Task brief: Quote every line as given.

Data:
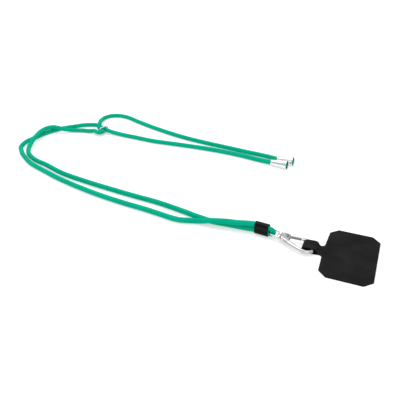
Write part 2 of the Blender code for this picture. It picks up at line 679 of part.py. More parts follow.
def patch_outline():
    """Counter-clockwise outline of the pad and its neck, up to the bend."""
    hx, hy, cut = PATCH_X / 2, PATCH_Y / 2, PATCH_CHAMFER
    right = [(-hx + cut, -hy), (hx - cut, -hy), (hx, -hy + cut)]
    right += [(hx, hy - cut), (hx - cut, hy), (-hx + cut, hy), (-hx, hy - cut)]
    left = [(-hx, -hy + cut)]
    split = NECK_BEND_X + NECK_GAP / 2
    upper, lower = [], []
    steps = 5
    for k in range(steps + 1):
        angle = math.pi / 2 * k / steps
        x = -hx - NECK_FILLET * (1 - math.cos(angle))
        flare = NECK_FILLET * (1 - math.sin(angle))
        upper.append((x, neck_middle(x) + NECK_HALF_WIDTH + flare))
        lower.append((x, neck_middle(x) - NECK_HALF_WIDTH - flare))
    upper.append((split, neck_middle(split) + NECK_HALF_WIDTH))
    lower.append((split, neck_middle(split) - NECK_HALF_WIDTH))
    return right + upper + lower[::-1] + left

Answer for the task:
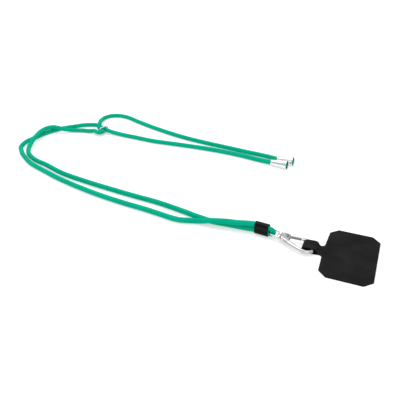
Write part 2 of the Blender code for this picture. It picks up at line 679 of part.py. More parts follow.
def patch_outline():
    """Counter-clockwise outline of the pad and its neck, up to the bend."""
    hx, hy, cut = PATCH_X / 2, PATCH_Y / 2, PATCH_CHAMFER
    right = [(-hx + cut, -hy), (hx - cut, -hy), (hx, -hy + cut)]
    right += [(hx, hy - cut), (hx - cut, hy), (-hx + cut, hy), (-hx, hy - cut)]
    left = [(-hx, -hy + cut)]
    split = NECK_BEND_X + NECK_GAP / 2
    upper, lower = [], []
    steps = 5
    for k in range(steps + 1):
        angle = math.pi / 2 * k / steps
        x = -hx - NECK_FILLET * (1 - math.cos(angle))
        flare = NECK_FILLET * (1 - math.sin(angle))
        upper.append((x, neck_middle(x) + NECK_HALF_WIDTH + flare))
        lower.append((x, neck_middle(x) - NECK_HALF_WIDTH - flare))
    upper.append((split, neck_middle(split) + NECK_HALF_WIDTH))
    lower.append((split, neck_middle(split) - NECK_HALF_WIDTH))
    return right + upper + lower[::-1] + left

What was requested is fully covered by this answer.